• [Provided data]
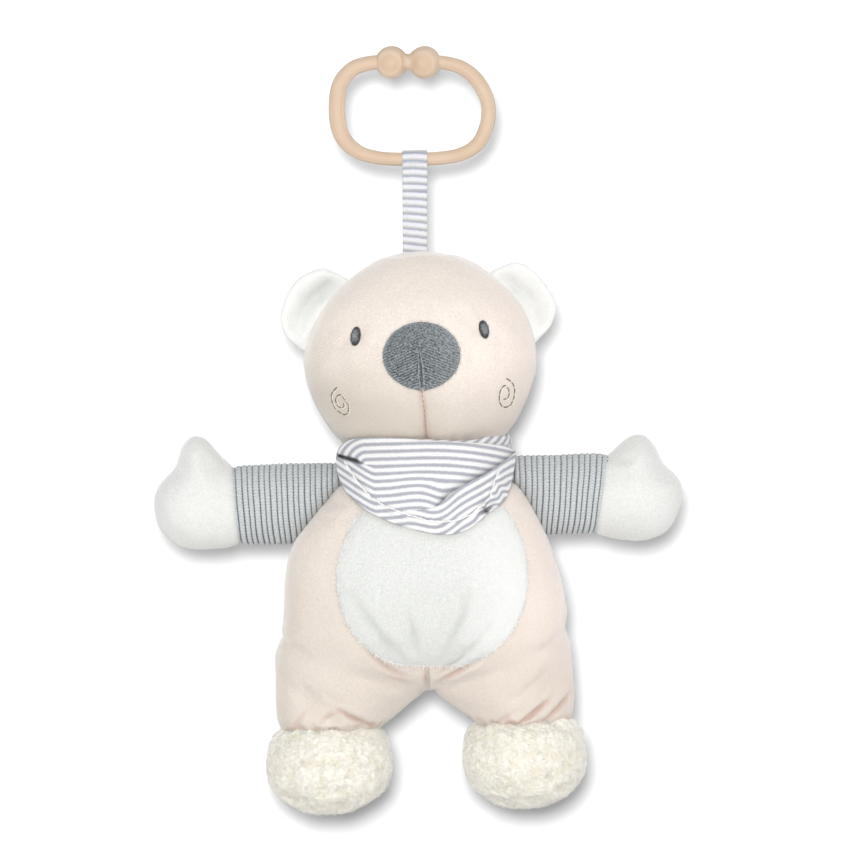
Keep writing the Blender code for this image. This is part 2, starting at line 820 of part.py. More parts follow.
def scarf_surface(across, down):
    """A place on the cloth's middle: across from -1 to 1, down from 0 to 1, with soft folds."""
    x = SCARF_WIDTH / 2 * across * (1 - SCARF_TAPER * (1 - down) ** 2)
    share = down * (SCARF_SIDE + (1 - SCARF_SIDE) * math.sqrt(max(0.0, 1 - across**2)))
    wave = SCARF_WAVE * share * math.sin(1.5 * share * math.tau)
    y = SCARF_FRONT + SCARF_WRAP * across**2 + wave - SCARF_SLOPE * share
    return Vector((x, y, level(SCARF_DOWN) - SCARF_DROP * share))


def cloth_sheet(name, corner, columns, rows, thickness, material):
    """A grid of places given by a function, thickened both ways."""

    def build(work):
        grid = [
            [work.verts.new(corner(c / columns, r / rows)) for c in range(columns + 1)]
            for r in range(rows + 1)
        ]
        for upper, lower in zip(grid, grid[1:]):
            for i in range(columns):
                work.faces.new((upper[i], lower[i], lower[i + 1], upper[i + 1]))

    sheet = add(name, mesh_of(build), material)
    solid = sheet.modifiers.new("thickness", "SOLIDIFY")
    solid.thickness = thickness
    solid.offset = 0
    return sheet


def make_scarf():
    make_band()
    front = Vector((0, -CLOTH_FOLD - SCARF_SPACING, 0))

    def upper(c, r):
        """The upper layer, whose right edge crosses down to the left."""
        edge = 1 - 0.75 * r
        return scarf_surface(-1 + (1 + edge) * c, 0.97 * r) + front

    def under(c, r):
        return scarf_surface(-0.55 + 1.55 * c, r)

    cloth_sheet("scarf_upper", upper, 13, 8, CLOTH_FOLD, JERSEY)
    cloth_sheet("scarf_under", under, 10, 8, CLOTH_FOLD, JERSEY)


make_ring()
make_ribbon()
make_head()
make_face()
make_body()
for side_name, side_way in SIDES:
    make_arm(side_name, side_way)
    make_leg(side_name, side_way)
make_scarf()
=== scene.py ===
"""The looks of a hanging plush bear: velour head and body, fleece feet, rib sleeves, jersey scarf.

Every place is in millimetres in the frame of the solids: +Z up, the face towards -Y, the origin
under the balls of the link ring. The helpers turn them into metres.
"""

import math

import bmesh
import bpy
import numpy as np
from mathutils import Matrix, Vector, noise
from mathutils.bvhtree import BVHTree


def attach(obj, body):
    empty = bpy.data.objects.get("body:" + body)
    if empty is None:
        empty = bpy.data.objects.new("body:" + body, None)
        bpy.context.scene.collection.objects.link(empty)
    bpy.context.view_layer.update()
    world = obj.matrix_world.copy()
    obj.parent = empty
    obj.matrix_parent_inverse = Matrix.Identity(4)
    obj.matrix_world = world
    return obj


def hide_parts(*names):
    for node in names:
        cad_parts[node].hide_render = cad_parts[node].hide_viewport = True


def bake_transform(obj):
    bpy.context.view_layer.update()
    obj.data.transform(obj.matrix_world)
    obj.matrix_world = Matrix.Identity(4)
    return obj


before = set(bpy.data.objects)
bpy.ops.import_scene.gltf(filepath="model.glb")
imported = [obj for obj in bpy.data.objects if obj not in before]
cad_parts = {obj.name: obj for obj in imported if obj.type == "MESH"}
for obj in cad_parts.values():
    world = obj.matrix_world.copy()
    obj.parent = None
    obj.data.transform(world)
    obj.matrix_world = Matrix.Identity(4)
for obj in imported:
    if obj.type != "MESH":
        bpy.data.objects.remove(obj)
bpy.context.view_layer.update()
MM = 0.001
SIDES = (("left", -1), ("right", 1))

# Photograph: the frame it shows and the toy's slight turn in it
PICTURE_WIDTH = 340
PICTURE_CENTRE = (1.2, -138.2)
PICTURE_TURN = math.radians(1.6)
CAMERA_AWAY = 1500

# Joints, where one body meets the next
SHOULDER_LEVEL = -167.7
RIBBON_LEVEL = -45.75
SCARF_FRONT, SCARF_LEVEL = -31.0, -148.2


# Meshes
def linked(name, mesh, material=None):
    thing = bpy.data.objects.new(name, mesh)
    bpy.context.scene.collection.objects.link(thing)
    if material is not None:
        mesh.materials.clear()
        mesh.materials.append(material)
    return thing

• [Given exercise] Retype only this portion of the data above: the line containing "make_ring()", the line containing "for node in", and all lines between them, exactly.

• [Solution for this exercise]
make_ring()
make_ribbon()
make_head()
make_face()
make_body()
for side_name, side_way in SIDES:
    make_arm(side_name, side_way)
    make_leg(side_name, side_way)
make_scarf()
=== scene.py ===
"""The looks of a hanging plush bear: velour head and body, fleece feet, rib sleeves, jersey scarf.

Every place is in millimetres in the frame of the solids: +Z up, the face towards -Y, the origin
under the balls of the link ring. The helpers turn them into metres.
"""

import math

import bmesh
import bpy
import numpy as np
from mathutils import Matrix, Vector, noise
from mathutils.bvhtree import BVHTree


def attach(obj, body):
    empty = bpy.data.objects.get("body:" + body)
    if empty is None:
        empty = bpy.data.objects.new("body:" + body, None)
        bpy.context.scene.collection.objects.link(empty)
    bpy.context.view_layer.update()
    world = obj.matrix_world.copy()
    obj.parent = empty
    obj.matrix_parent_inverse = Matrix.Identity(4)
    obj.matrix_world = world
    return obj


def hide_parts(*names):
    for node in names:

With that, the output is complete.